Back in ’62 I wasn’t thinking “Gee, this is coming out ten years after the MGM Golden age of Hollywood Musicals has passed.” I just looked at it as a musical about the circus. And I don’t think I realized then how impressive that elephant was. I’d seen DeMille’s THE GREATEST SHOW ON EARTH (which won the Academy Award for Best Film, and is now irrevocably and badly dated), which had elephants and clowns and pretty much the same stuff. Shortly after JUMBO would come Samuel Bronston’s CIRCUS WORLD (not yet out on DVD) with John Wayne, which had two tremendous set pieces – a circus ship capsizing and a fire under the big top – but was otherwise underwhelming. And that was true of JUMBO as well, and without the two big set-pieces.
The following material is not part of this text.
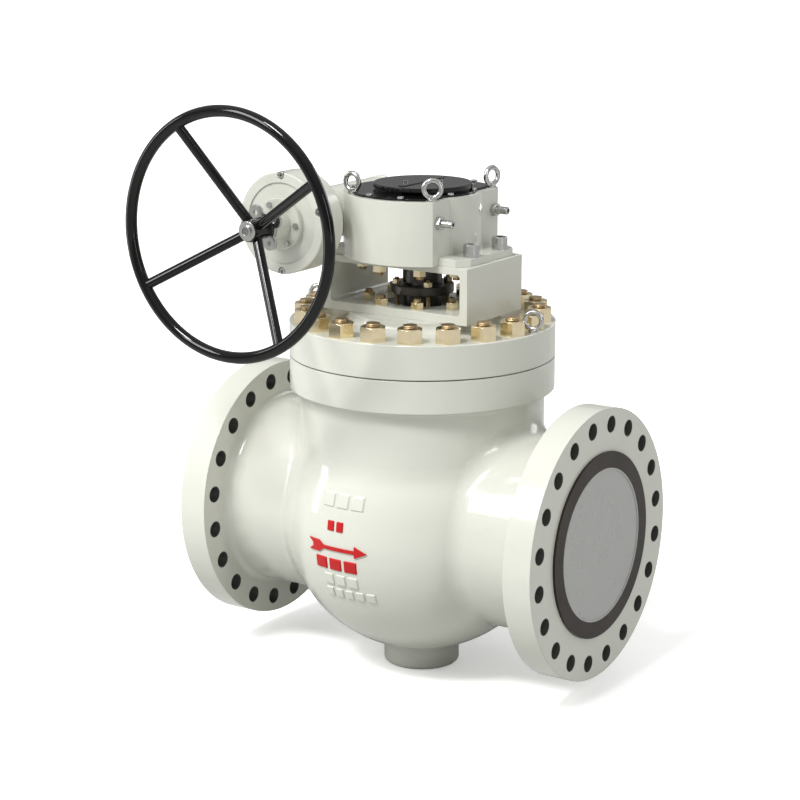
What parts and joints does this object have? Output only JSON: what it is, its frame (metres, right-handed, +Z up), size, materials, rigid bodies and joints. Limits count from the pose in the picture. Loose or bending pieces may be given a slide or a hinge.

Looking at it today, some re-thinking is due. My memory of the cast is practically the same as it was then, (with one surprising alteration). Doris Day gives a good performance – not surprising. Jimmy Durante (reprising his role from the stage production) and Martha Raye are theoretically canny choices for the second leads, but for some reason they’re just not very funny. Endearing, yes, but failing to come through with the laughs. And Raye, while compelling to look at, also seems rather masculine. Oddly enough, except for the third act where he feels stiff and delivers a song as if in pain, Stephen Boyd is quite good in his leading role, turning in perhaps the best performance of the batch. On the BluRay, the dubbed vibe about all their voices was distracting, though eventually I got used to it.
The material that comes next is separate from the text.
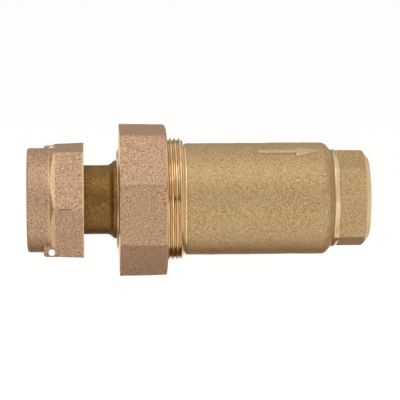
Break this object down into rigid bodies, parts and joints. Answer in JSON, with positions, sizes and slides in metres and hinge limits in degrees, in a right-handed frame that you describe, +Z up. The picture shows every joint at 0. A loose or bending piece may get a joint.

The circus acts are highlighted and fun (Busby Berkeley, who is credited with second unit work, may have had a hand in these mini-episodes). Jimmy Durante does a low-high-wire routine that was quite impressive (if in fact it was him doing it, or was it Otto Griebling – the stunt doubles are amazingly good at seamlessly covering for the actors when the action gets dangerous). The music is lush, including a restored prelude that had long been detached from the film, but the songs are mostly duds (‘Little Girl Blue’ is particularly bad; ‘The Most Beautiful Girl in the World’ is lovely) and that hurts the film’s flow. Also the third act wraps up in a chaos of complete illogic. A shame that the writers couldn’t have found a better way to resolve the story’s crisis: the last ten minutes are a disabling wound on a narrative level.

After all these worrisome assessments, the best comes last. This is a remarkable, utterly beautiful, demo-quality disc. It looked nowhere as good fifty years ago, and if it had, the film would have been a success. Whether a song works or not, whether or not a comic moment falls flat, the picture quality is so spectacular that you just glide past the rough moments by observing the lighting, the bold and subtle uses of color, and the joyous results of the art department’s obvious devotion to the project. You can tangibly feel all of those prop people, wardrobe designers, and lighting guys going beyond the call of duty. Kudos goes to the BluRay team who mastered this film: it’s transformed from being a mild musical to being a glorious keeper.

There are two supplements: a Tom and Jerry cartoon from the exact period, about a baby elephant called Jumbo, and a short subject that doesn’t seem to have any relevance to the feature.